McClendon was indicted on charges of conspiracy to rig oil prices in Oklahoma a week before his death. The indictment alleged the former oil CEO colluded with another oil company to keep oil and gas bid prices at low levels from 2007 to 2012 as a means of keeping competitors out of the market.

He was facing 10 years in prison and a $1 million fine had the court found him in violation of the Sherman Act, a federal antitrust statute. His death transferred his financial and legal problems onto his complicated estate.

McClendon left a will that failed to address all the aspects of his intricate and exotic oil and gas empire, which is part of the reason why his estate ended up in probate.

Attorneys are licking their chops trying to find ways of recouping hundreds of millions of dollars the CEO left on the table.

“We believe this is an insolvent estate until proven otherwise,” Arthur Hoge III, a lawyer trying to recoup $465 million for a group of Wall Street creditors, told reporters in May. He was responding to questions about whether his clients can hope to recoup their losses.

McClendon’s estate has sold numerous assets, including his Gulfstream G450 jet and 300 acres of property on Lake Michigan, in hopes of climbing out from underneath the energy pioneer’s financial woes.
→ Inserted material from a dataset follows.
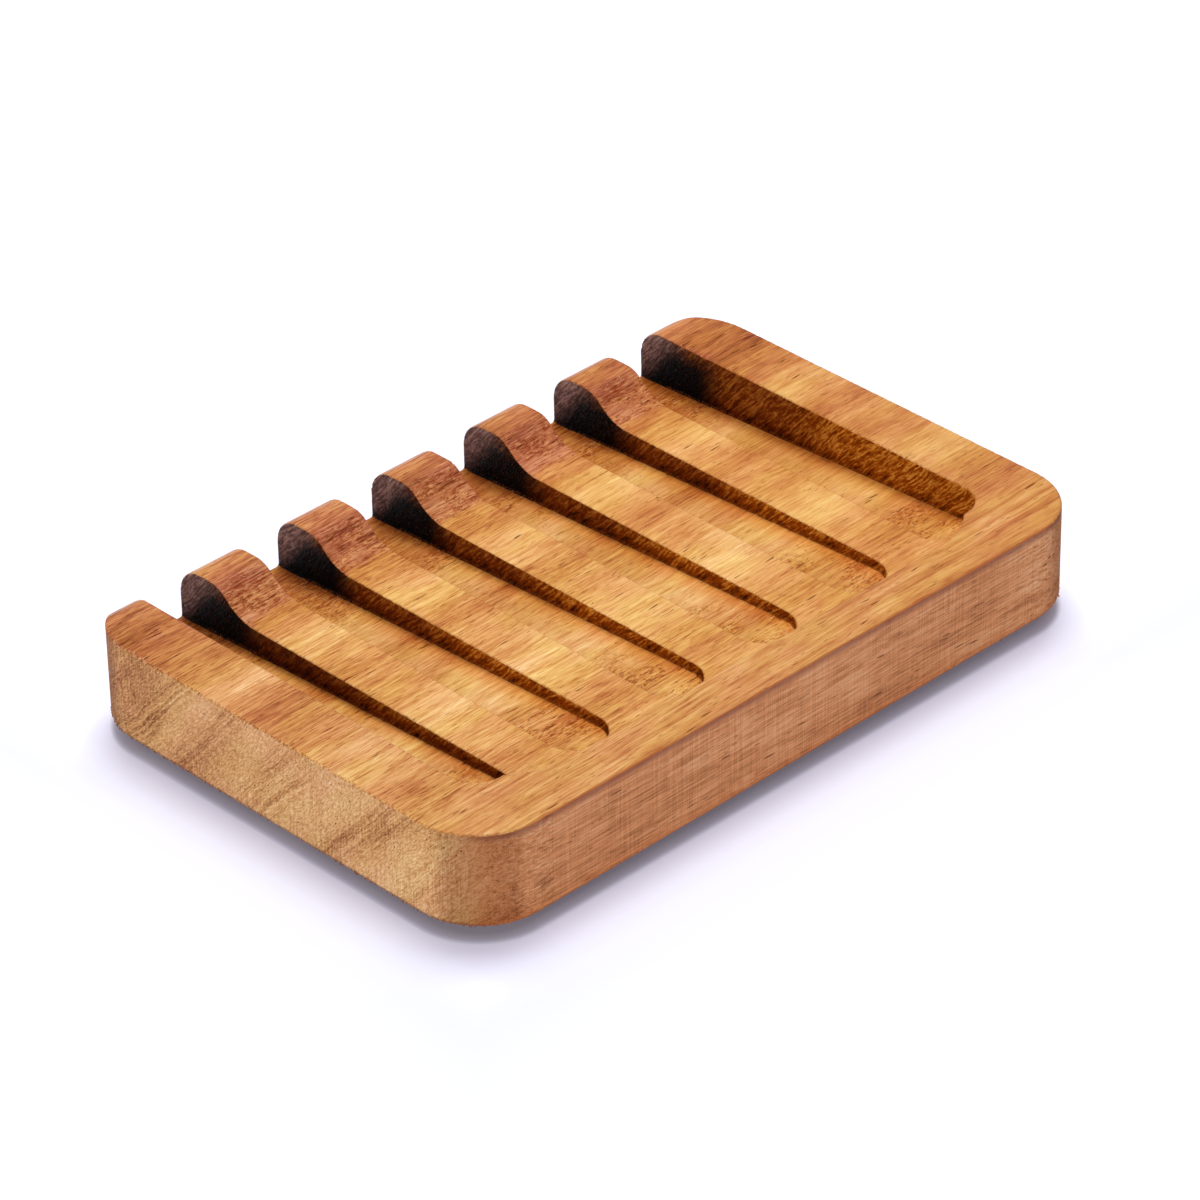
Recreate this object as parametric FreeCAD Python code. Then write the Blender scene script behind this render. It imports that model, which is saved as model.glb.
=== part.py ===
import FreeCAD, Part
import math
import os

# A self-draining soap dish milled from one plank of hardwood, on four rubber feet.
# All sizes in millimetres.  +X runs along the length, +Y towards the open drain edge, +Z up.
# The origin is on the floor, under the middle of the dish.

# plank
dish_length = 130.0            # end to end
dish_width = 87.0              # front edge to drain edge
plank_thickness = 16.0
plan_corner_radius = 12.0      # the four upright corners
back_round_radius = 5.0        # top of the drain edge, over the whole length
top_edge_easing = 0.4          # sanded top edges
bottom_edge_easing = 0.6       # sanded bottom edges

# drain slots, cut from the bed out through the drain edge
slot_count = 6
slot_width = 10.0
side_rail_width = 11.0         # solid wood outside the first and the last slot
slot_end_margin = 11.8         # front edge to the round front ends of the slots
slot_front_depth = 1.4         # below the bed, where a slot begins
slot_back_depth = 5.2          # below the bed, at the drain edge

# bed, the sunk area that carries the soap
bed_depth = 4.2
front_rail_width = 8.2         # front edge to the bed
bed_side_setback = 1.0         # from the side rails' inner faces to the bed's ends
bed_corner_radius = 14.0

# lip that rises from the bed to the drain edge in an S-curve
lip_crest_width = 1.9          # flat top between the S-curve and the rounded drain edge
lip_upper_radius = 5.0
lip_lower_radius = 9.0

# feet
foot_diameter = 10.0
foot_height = 2.7              # gap under the plank
foot_side_inset = 15.0         # from the ends of the dish to a foot's centre
foot_edge_inset = 14.0         # from the front and the drain edge to a foot's centre
foot_taper = 0.6               # how much smaller its radius is at the tread
foot_bevel = 0.6               # round the edge of the tread

cut_overrun = 5.0              # how far cutters reach past the wood
tiny = 1e-6                    # tolerance when picking edges by their place

# sizes that follow from the ones above
half_length = dish_length / 2
half_width = dish_width / 2
plank_bottom = foot_height
plank_top = plank_bottom + plank_thickness
bed_level = plank_top - bed_depth
slots_span = dish_length - 2 * side_rail_width
rib_width = (slots_span - slot_count * slot_width) / (slot_count - 1)
slot_pitch = slot_width + rib_width
first_slot_centre = -half_length + side_rail_width + slot_width / 2
slot_radius = slot_width / 2
bed_front = -half_width + front_rail_width
bed_half_length = half_length - side_rail_width - bed_side_setback


def point(x, y, z):
    return FreeCAD.Vector(x, y, z)


def line(start, end):
    return Part.LineSegment(start, end).toShape()


def arc(start, middle, end):
    return Part.Arc(start, middle, end).toShape()


def outline(corners):
    """Straight edges round a list of corners, back to the first one."""
    return [line(corners[index - 1], corner) for index, corner in enumerate(corners)]


def closed_face(edges):
    return Part.Face(Part.Wire(edges))


def rounded_plan(half_x, y_front, y_back, radius, z):
    """Rectangle with four round corners, lying flat at height z."""
    corners = (
        (half_x - radius, y_back - radius, 0),
        (-half_x + radius, y_back - radius, 90),
        (-half_x + radius, y_front + radius, 180),
        (half_x - radius, y_front + radius, 270),
    )
    edges = []
    previous_end = None
    first_start = None
    for centre_x, centre_y, start_angle in corners:
        ends = []
        for angle in (start_angle, start_angle + 45, start_angle + 90):
            turn = math.radians(angle)
            ends.append(point(centre_x + radius * math.cos(turn), centre_y + radius * math.sin(turn), z))
        if previous_end is not None:
            edges.append(line(previous_end, ends[0]))
        else:
            first_start = ends[0]
        edges.append(arc(*ends))
        previous_end = ends[2]
    edges.append(line(previous_end, first_start))
    return closed_face(edges)


def across_length(edges, half_x):
    """Side-view profile at x = 0, drawn out to the same length on both sides."""
    face = closed_face(edges)
    face.translate(point(-half_x, 0, 0))
    return face.extrude(point(2 * half_x, 0, 0))


def plank_blank():
    plan = rounded_plan(half_length, -half_width, half_width, plan_corner_radius, plank_bottom)
    return plan.extrude(point(0, 0, plank_thickness))


def drain_edge_cutter():
    """What is taken off the drain edge to leave a quarter round along its top."""
    round_start = point(0, half_width - back_round_radius, plank_top)
    round_end = point(0, half_width, plank_top - back_round_radius)
    bend = back_round_radius * (1 - math.cos(math.radians(45)))
    round_middle = point(0, half_width - bend, plank_top - bend)
    outside_y = half_width + cut_overrun
    above_z = plank_top + cut_overrun
    edges = [
        arc(round_start, round_middle, round_end),
        line(round_end, point(0, outside_y, round_end.z)),
        line(point(0, outside_y, round_end.z), point(0, outside_y, above_z)),
        line(point(0, outside_y, above_z), point(0, round_start.y, above_z)),
        line(point(0, round_start.y, above_z), round_start),
    ]
    return across_length(edges, half_length + cut_overrun)


def lip_curve():
    """S-curve from the bed up to the lip: one hollow arc and one crowned arc, tangent to each other."""
    radii = lip_lower_radius + lip_upper_radius
    ramp = math.acos(1 - bed_depth / radii)
    crest_y = half_width - back_round_radius - lip_crest_width
    foot_y = crest_y - radii * math.sin(ramp)
    lower_middle = point(
        0,
        foot_y + lip_lower_radius * math.sin(ramp / 2),
        bed_level + lip_lower_radius * (1 - math.cos(ramp / 2)),
    )
    joint = point(
        0,
        foot_y + lip_lower_radius * math.sin(ramp),
        bed_level + lip_lower_radius * (1 - math.cos(ramp)),
    )
    upper_middle = point(
        0,
        crest_y - lip_upper_radius * math.sin(ramp / 2),
        plank_top - lip_upper_radius * (1 - math.cos(ramp / 2)),
    )
    foot = point(0, foot_y, bed_level)
    crest = point(0, crest_y, plank_top)
    return foot, crest, [arc(foot, lower_middle, joint), arc(joint, upper_middle, crest)]


def bed_cutter():
    """Sunk bed: flat from its front wall to the foot of the lip, round at its two front corners."""
    foot, crest, curve = lip_curve()
    above_z = plank_top + cut_overrun
    front_low = point(0, bed_front, bed_level)
    front_high = point(0, bed_front, above_z)
    back_high = point(0, crest.y, above_z)
    edges = [line(front_low, foot)]
    edges.extend(curve)
    edges.append(line(crest, back_high))
    edges.append(line(back_high, front_high))
    edges.append(line(front_high, front_low))
    side_view = across_length(edges, bed_half_length)
    plan = rounded_plan(bed_half_length, bed_front, crest.y + bed_corner_radius, bed_corner_radius, bed_level)
    return side_view.common(plan.extrude(point(0, 0, bed_depth + cut_overrun)))


def slot_cutter(centre_x):
    """One drain slot: round front end, floor that falls towards the drain edge."""
    end_y = -half_width + slot_end_margin
    centre_y = end_y + slot_radius
    outside_y = half_width + cut_overrun
    above_z = plank_top + cut_overrun
    fall = (slot_back_depth - slot_front_depth) / (half_width - end_y)
    front_floor = bed_level - slot_front_depth
    outside_floor = front_floor - fall * (outside_y - end_y)

    left_x = centre_x - slot_radius
    right_x = centre_x + slot_radius
    plan_edges = [
        line(point(right_x, outside_y, 0), point(left_x, outside_y, 0)),
        line(point(left_x, outside_y, 0), point(left_x, centre_y, 0)),
        arc(point(left_x, centre_y, 0), point(centre_x, end_y, 0), point(right_x, centre_y, 0)),
        line(point(right_x, centre_y, 0), point(right_x, outside_y, 0)),
    ]
    upright = closed_face(plan_edges).extrude(point(0, 0, above_z))

    side_corners = [
        point(0, end_y - cut_overrun, above_z),
        point(0, end_y - cut_overrun, front_floor + fall * cut_overrun),
        point(0, outside_y, outside_floor),
        point(0, outside_y, above_z),
    ]
    wedge = across_length(outline(side_corners), half_length + cut_overrun)
    return upright.common(wedge)


def starts_back_round(box):
    """True for the tangent line where the top runs into the drain edge's round."""
    return box.YLength < tiny and abs(box.YMin - (half_width - back_round_radius)) < tiny


def eased(solid):
    """Sands the outline of the plank: a small round on its top edges and on its bottom edges."""
    top_edges = []
    for edge in solid.Edges:
        box = edge.BoundBox
        if box.ZMin > plank_top - tiny and not starts_back_round(box):
            top_edges.append(edge)
    solid = solid.makeFillet(top_edge_easing, top_edges)
    bottom_edges = [edge for edge in solid.Edges if edge.BoundBox.ZMax < plank_bottom + tiny]
    return solid.makeFillet(bottom_edge_easing, bottom_edges)


def wooden_dish():
    dish = eased(plank_blank().cut(drain_edge_cutter()))
    dish = dish.cut(bed_cutter())
    for index in range(slot_count):
        dish = dish.cut(slot_cutter(first_slot_centre + index * slot_pitch))
    return dish


def rubber_foot(centre_x, centre_y):
    """Low bumper stuck under the plank: widest at the wood, with a bevelled tread."""
    top_radius = foot_diameter / 2
    tread_radius = top_radius - foot_taper
    corners = [
        point(0, 0, foot_height),
        point(top_radius, 0, foot_height),
        point(tread_radius, 0, foot_bevel),
        point(tread_radius - foot_bevel, 0, 0),
        point(0, 0, 0),
    ]
    foot = closed_face(outline(corners)).revolve(point(0, 0, 0), point(0, 0, 1), 360)
    foot.translate(point(centre_x, centre_y, 0))
    return foot


def feet():
    foot_x = half_length - foot_side_inset
    foot_y = half_width - foot_edge_inset
    places = {
        "foot_front_left": (-foot_x, -foot_y),
        "foot_front_right": (foot_x, -foot_y),
        "foot_back_left": (-foot_x, foot_y),
        "foot_back_right": (foot_x, foot_y),
    }
    return {name: rubber_foot(*place) for name, place in places.items()}


def build():
    pieces = {"wooden_dish": wooden_dish()}
    pieces.update(feet())
    os.makedirs("parts", exist_ok=True)
    for name, solid in pieces.items():
        box = solid.BoundBox
        print(name, "valid" if solid.isValid() else "INVALID", "solids", len(solid.Solids),
              "volume", round(solid.Volume, 1),
              "size", round(box.XLength, 2), round(box.YLength, 2), round(box.ZLength, 2))
        solid.exportStep(os.path.join("parts", name + ".step"))


build()
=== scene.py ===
import bpy
import bmesh
import math
from mathutils import Matrix, Vector


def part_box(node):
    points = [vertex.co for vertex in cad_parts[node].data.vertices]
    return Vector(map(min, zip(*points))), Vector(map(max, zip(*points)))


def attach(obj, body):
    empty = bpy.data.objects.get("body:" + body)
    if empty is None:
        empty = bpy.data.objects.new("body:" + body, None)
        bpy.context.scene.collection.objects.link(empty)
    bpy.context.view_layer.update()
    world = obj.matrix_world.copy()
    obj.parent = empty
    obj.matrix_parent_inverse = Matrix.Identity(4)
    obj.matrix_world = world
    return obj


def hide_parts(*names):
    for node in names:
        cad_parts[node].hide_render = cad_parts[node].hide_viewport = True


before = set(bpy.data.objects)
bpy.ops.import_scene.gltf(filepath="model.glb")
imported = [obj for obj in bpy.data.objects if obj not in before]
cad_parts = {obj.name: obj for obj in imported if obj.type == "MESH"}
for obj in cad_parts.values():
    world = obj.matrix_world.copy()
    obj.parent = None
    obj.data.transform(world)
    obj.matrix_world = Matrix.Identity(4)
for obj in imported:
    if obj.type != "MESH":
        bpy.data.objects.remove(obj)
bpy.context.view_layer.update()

mm = 0.001
dishLow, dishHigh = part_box("wooden_dish")
footNames = ["foot_front_left", "foot_front_right", "foot_back_left", "foot_back_right"]
bench = bpy.context.scene.collection


def srgb(red, green, blue):  # 0-255 as picked on screen, to the linear value that a socket takes
    def linear(value):
        value /= 255
        return value / 12.92 if value <= 0.04045 else ((value + 0.055) / 1.055) ** 2.4
    return linear(red), linear(green), linear(blue), 1.0


# helpers for node trees, in materials and in geometry nodes alike

def node(tree, kind, **settings):
    made = tree.nodes.new(kind)
    for name, value in settings.items():
        setattr(made, name, value)
    return made


def feed(tree, socket, value):  # a value is either another node's output or a plain number, vector or colour
    if isinstance(value, bpy.types.NodeSocket):
        tree.links.new(value, socket)
    elif value is not None:
        socket.default_value = value


def calc(tree, operation, first, second=None, third=None):
    made = node(tree, "ShaderNodeMath", operation=operation)
    for socket, value in zip(made.inputs, (first, second, third)):
        feed(tree, socket, value)
    return made.outputs[0]


def vector(tree, operation, first, second=None, scale=None):
    made = node(tree, "ShaderNodeVectorMath", operation=operation)
    feed(tree, made.inputs[0], first)
    feed(tree, made.inputs[1], second)
    feed(tree, made.inputs[3], scale)
    return made.outputs[1 if operation in ("DOT_PRODUCT", "LENGTH") else 0]


def ramp(tree, value, low, high, start=0.0, end=1.0):  # smooth step from start to end while value goes low to high
    made = node(tree, "ShaderNodeMapRange", interpolation_type="SMOOTHSTEP")
    for name, given in (("Value", value), ("From Min", low), ("From Max", high), ("To Min", start), ("To Max", end)):
        feed(tree, made.inputs[name], given)
    return made.outputs["Result"]


def noise(tree, where, stretch, detail=2.0, rough=0.5, twist=0.0):
    made = node(tree, "ShaderNodeTexNoise")
    feed(tree, made.inputs["Vector"], vector(tree, "MULTIPLY", where, stretch))
    for name, given in (("Scale", 1.0), ("Detail", detail), ("Roughness", rough), ("Distortion", twist)):
        feed(tree, made.inputs[name], given)
    return made.outputs["Fac"]


def spread(tree, value, amount):  # noise around 0.5 becomes plus or minus amount
    return calc(tree, "MULTIPLY", calc(tree, "SUBTRACT", value, 0.5), 2 * amount)


def crisp(tree, value, low=0.36, high=0.64, amount=1.0):  # noise pushed apart, plus or minus amount
    return ramp(tree, value, low, high, -amount, amount)


def total(tree, *values):
    result = values[0]
    for value in values[1:]:
        result = calc(tree, "ADD", result, value)
    return result


def product(tree, *values):
    result = values[0]
    for value in values[1:]:
        result = calc(tree, "MULTIPLY", result, value)
    return result


def mixColour(tree, amount, under, over, blend="MIX"):
    made = node(tree, "ShaderNodeMix", data_type="RGBA", blend_type=blend)
    feed(tree, made.inputs["Factor"], amount)
    feed(tree, made.inputs["A"], under)
    feed(tree, made.inputs["B"], over)
    return made.outputs["Result"]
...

His creditors are seeing some light at the end of the tunnel thanks to a recent rally in oil prices, which have increased by more than 50 percent from historic lows before McClendon died in 2016. Natural gas prices are up 60 percent.

A dramatic uptick in U.S. production in 2016 likely contributed to his financial downfall. The price of a barrel of oil plummeted from $104.95 in 2014 to $45.24 per barrel only two years later. The average price of oil over that two-year period held steady at $43 per barrel.